Canada used home ice to frame the stakes for commercial aviation as the 42nd Assembly of the International Civil Aviation Organization got underway in Montréal this week.
Steven MacKinnon, Canada’s Minister of Transport and Leader of the Government in the House of Commons, addressed delegates at the opening and cast aviation as a catalyst for economic growth that still has to deliver on safety, security, sustainability and accessibility.
In an official Transport Canada press release, he urged cooperation on new technologies and said Canada will “champion the highest standards of safety and security” while keeping aviation a bridge for people, countries and economies.
The assembly, which runs in Montréal through Oct. 3, sets ICAO’s priorities for the next triennium.
That matters for airlines, airports and manufacturers because the body’s standards and guidance ripple through national regulators and corporate investment plans.
Topics flagged by Canada include safer skies, resilient networks, better access for travelers with disabilities, and a more sustainable trajectory for emissions.
Those goals are both political and balance-sheet issues for carriers wrestling with full schedules, congested infrastructure and rising decarbonization costs.
As host country of the UN agency since 1947, Canada is leaning into its convening power.
ICAO’s membership spans 193 states, and its Montreal headquarters sits at the center of an aerospace cluster that includes OEMs, engine makers, MRO providers, airport operators and a growing cohort of sustainable aviation fuel players.
Two weeks of ministerial meetings, bilateral sessions and industry lobbying translate into hotel nights and dealmaking for the local economy.
Consensus forged here often becomes the floor for national rulemaking that shapes what airlines buy, how they fly and what travelers experience for the broader market.
MacKinnon’s remarks also highlighted accessibility, a theme that has been building as regulators tighten expectations for both ground handling and cabin experience.
Signals on harmonized approaches that could influence aircraft interior configurations, retrofits and turnaround processes.
Any movement toward common standards tends to reduce compliance friction across borders, a benefit for network carriers and lessors that juggle fleets across jurisdictions.
Sustainability is the long game running beneath every policy conversation.
While the assembly is not a market forum, guidance on lifecycle accounting, sustainable aviation fuel recognition and emerging technologies can anchor corporate strategy and procurement.

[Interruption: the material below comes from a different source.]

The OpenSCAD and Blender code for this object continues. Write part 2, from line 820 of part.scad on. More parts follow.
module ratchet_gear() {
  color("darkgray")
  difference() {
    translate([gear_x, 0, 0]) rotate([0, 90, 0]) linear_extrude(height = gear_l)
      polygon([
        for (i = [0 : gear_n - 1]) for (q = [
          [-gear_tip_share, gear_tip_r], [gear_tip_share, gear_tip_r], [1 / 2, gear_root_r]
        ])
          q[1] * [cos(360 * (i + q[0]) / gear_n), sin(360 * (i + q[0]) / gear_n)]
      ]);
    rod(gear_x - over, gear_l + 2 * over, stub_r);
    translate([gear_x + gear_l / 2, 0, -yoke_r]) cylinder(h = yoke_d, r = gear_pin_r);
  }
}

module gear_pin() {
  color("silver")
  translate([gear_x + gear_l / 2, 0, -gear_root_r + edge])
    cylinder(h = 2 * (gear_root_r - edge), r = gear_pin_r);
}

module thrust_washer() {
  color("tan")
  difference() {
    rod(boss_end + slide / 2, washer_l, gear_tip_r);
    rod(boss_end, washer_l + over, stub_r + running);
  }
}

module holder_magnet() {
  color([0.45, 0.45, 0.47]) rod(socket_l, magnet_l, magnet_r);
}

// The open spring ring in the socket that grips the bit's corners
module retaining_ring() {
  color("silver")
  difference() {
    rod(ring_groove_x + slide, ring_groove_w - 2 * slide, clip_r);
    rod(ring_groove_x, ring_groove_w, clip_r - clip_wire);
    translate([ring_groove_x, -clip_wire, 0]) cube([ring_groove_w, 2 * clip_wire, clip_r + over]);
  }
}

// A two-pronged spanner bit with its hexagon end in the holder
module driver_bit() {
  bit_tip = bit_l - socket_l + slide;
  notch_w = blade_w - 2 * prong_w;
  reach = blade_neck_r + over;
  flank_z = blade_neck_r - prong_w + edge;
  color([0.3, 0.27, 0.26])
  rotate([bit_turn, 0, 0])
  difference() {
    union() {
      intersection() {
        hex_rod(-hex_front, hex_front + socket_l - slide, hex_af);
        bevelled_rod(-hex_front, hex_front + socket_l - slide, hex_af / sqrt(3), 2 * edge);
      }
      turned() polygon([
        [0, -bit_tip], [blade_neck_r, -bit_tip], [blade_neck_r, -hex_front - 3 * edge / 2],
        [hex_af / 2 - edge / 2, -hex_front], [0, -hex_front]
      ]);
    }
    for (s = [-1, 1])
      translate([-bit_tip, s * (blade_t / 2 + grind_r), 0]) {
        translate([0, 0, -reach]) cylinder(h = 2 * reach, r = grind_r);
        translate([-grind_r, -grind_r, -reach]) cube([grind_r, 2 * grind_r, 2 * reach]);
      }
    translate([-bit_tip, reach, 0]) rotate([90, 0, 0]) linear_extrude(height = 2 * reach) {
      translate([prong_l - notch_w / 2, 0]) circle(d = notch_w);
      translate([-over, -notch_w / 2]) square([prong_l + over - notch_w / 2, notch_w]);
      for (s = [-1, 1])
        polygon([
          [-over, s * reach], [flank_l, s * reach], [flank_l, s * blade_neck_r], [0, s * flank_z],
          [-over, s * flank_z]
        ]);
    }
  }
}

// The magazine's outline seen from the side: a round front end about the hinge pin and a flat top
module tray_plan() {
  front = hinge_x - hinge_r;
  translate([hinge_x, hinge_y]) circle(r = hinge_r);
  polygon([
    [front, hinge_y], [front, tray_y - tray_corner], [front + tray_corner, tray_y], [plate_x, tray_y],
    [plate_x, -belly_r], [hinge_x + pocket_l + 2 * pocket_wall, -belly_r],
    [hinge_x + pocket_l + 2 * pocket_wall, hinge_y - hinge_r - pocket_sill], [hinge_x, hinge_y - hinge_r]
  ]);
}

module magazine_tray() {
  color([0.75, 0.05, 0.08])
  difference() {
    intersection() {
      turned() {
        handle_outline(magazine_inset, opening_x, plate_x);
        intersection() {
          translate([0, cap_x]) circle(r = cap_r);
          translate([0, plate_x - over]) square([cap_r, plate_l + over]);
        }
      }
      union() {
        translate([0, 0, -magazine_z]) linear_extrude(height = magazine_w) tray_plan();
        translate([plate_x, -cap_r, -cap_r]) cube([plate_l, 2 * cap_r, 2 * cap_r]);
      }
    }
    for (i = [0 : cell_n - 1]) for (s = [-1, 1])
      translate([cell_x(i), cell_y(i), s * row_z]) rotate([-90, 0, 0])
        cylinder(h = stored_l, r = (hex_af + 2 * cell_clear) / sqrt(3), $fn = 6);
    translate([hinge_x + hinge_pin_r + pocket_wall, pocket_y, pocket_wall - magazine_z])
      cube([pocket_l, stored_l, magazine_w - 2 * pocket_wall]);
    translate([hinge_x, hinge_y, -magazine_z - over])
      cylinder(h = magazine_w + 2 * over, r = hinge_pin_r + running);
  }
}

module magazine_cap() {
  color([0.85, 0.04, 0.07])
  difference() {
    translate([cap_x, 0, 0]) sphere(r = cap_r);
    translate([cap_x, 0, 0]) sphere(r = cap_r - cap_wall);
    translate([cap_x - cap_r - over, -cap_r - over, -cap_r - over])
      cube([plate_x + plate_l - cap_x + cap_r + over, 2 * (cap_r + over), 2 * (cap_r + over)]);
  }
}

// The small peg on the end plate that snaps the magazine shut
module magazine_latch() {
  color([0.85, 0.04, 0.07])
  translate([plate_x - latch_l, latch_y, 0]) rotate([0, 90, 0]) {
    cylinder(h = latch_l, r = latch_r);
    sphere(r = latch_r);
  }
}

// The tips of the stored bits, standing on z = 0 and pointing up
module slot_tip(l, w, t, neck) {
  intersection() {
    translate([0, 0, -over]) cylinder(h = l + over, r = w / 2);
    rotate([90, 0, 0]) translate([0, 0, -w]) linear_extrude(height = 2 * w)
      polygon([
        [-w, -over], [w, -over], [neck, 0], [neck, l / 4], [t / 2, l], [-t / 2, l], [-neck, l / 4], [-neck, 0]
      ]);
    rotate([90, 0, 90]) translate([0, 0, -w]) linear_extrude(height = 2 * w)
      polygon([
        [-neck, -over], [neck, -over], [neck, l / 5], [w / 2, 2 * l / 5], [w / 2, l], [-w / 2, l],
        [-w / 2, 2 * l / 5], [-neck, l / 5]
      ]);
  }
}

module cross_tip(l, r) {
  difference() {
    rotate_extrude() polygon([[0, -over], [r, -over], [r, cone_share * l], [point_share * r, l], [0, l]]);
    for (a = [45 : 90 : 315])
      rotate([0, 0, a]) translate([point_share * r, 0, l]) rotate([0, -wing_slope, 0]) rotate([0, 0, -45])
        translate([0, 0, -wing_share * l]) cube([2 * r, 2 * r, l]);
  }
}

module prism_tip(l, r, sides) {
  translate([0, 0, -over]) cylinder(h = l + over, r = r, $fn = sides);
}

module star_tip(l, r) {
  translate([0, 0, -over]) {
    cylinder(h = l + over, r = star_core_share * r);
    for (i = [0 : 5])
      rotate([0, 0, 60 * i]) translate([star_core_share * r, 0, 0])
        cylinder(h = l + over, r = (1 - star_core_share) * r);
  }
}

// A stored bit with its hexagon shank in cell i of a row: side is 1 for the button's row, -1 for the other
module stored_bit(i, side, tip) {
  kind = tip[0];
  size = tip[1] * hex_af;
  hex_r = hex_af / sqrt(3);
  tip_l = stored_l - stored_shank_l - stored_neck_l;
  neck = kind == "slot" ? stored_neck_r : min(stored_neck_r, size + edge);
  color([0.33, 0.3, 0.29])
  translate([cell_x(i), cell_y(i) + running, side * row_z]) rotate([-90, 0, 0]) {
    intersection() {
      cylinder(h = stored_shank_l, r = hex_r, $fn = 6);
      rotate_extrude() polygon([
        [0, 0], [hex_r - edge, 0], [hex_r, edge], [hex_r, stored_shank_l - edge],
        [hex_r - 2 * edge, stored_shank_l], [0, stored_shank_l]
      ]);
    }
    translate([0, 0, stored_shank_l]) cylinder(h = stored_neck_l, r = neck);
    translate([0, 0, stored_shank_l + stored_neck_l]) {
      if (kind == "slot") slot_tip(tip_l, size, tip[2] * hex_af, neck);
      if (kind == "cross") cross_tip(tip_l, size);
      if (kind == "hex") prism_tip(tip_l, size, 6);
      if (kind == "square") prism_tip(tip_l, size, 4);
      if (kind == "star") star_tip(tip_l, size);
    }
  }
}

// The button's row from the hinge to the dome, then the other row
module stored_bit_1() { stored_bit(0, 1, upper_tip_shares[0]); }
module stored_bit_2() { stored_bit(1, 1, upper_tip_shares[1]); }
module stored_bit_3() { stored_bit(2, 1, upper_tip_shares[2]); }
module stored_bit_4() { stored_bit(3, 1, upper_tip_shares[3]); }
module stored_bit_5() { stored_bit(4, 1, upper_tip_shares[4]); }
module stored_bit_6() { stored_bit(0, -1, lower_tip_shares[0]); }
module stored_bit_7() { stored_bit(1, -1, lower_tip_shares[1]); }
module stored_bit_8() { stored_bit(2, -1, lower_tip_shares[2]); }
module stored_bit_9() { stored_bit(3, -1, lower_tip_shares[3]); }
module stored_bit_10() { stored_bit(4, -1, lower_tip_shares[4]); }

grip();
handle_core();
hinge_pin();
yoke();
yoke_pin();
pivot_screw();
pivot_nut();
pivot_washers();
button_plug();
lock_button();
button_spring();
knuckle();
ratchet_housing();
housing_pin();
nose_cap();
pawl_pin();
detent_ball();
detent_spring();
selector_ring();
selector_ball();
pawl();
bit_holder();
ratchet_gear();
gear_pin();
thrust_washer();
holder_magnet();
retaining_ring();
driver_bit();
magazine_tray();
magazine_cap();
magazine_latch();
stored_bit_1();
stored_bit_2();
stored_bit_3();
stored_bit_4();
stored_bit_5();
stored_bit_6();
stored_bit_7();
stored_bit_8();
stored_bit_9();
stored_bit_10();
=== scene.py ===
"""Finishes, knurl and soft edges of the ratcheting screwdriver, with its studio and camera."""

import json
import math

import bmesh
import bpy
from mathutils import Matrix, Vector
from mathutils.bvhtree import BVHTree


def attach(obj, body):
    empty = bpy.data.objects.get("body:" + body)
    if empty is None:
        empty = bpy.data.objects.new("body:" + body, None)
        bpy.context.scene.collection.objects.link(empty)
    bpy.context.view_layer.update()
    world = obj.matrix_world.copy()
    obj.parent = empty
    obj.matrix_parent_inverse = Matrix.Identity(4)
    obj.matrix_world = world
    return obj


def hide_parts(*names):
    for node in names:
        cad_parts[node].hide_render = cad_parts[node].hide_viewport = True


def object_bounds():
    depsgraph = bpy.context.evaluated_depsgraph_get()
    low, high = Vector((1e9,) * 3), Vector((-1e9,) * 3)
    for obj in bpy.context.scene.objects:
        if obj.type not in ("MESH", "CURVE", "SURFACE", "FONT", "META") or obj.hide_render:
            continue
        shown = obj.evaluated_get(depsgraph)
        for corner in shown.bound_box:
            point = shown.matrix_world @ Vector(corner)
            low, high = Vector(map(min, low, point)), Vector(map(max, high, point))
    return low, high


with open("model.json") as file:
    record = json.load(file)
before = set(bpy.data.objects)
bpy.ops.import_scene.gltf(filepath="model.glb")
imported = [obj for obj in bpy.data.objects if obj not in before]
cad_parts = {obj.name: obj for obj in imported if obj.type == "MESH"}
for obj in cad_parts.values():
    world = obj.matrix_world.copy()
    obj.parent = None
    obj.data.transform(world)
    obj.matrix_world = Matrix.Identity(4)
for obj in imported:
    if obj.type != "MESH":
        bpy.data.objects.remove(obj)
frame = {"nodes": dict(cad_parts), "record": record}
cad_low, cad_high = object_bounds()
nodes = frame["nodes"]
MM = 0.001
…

If ICAO members nudge toward clearer SAF frameworks, it could improve offtake visibility for fuel producers and narrow risk for airlines that are testing multi-year supply agreements.
Clarity on measurement and verification would also help investors compare decarbonization claims across carriers.
Safety and security remain the license to operate, operators face a landscape where traditional risk management now sits alongside cyber resilience and navigation integrity.
Even incremental steps toward aligned practices can reduce duplication and sharpen incident response. That is especially relevant for airports and ANSPs that are modernizing systems while coping with traffic growth and staffing gaps.
Canada’s pitch that aviation is an engine of prosperity resonates with cargo operators and tourism hubs alike. Cross border travel has rebounded, but supply chains and service levels are still catching up.
Policy that smooths interoperability between regulators and trims procedural friction can free capacity without new runways.
The assembly’s value is not in splashy announcements, but in the slow work of setting common rules that let airlines and manufacturers plan with more certainty.
Over the coming days, transport ministers and regulators will meet alongside industry bodies to test proposals and line up support.
The outcome will not change quarterly results on its own, yet it will frame the operating climate as carriers finalize 2026 budgets, OEMs sequence production slots, and airports weigh capital plans.
The tells will be in the communiqués and the follow through: how quickly national regulators translate guidance into rules, and whether industry coalitions can turn technical consensus into scalable solutions.
Canada, for its part, is signaling it wants to keep Montréal at the heart of that process.
The host’s message is simple enough. Keep safety and security at the core, widen access, and use innovation to grow aviation without leaving countries or customers behind.
If that agenda gains traction, it would support a more stable policy runway for the sector’s next phase.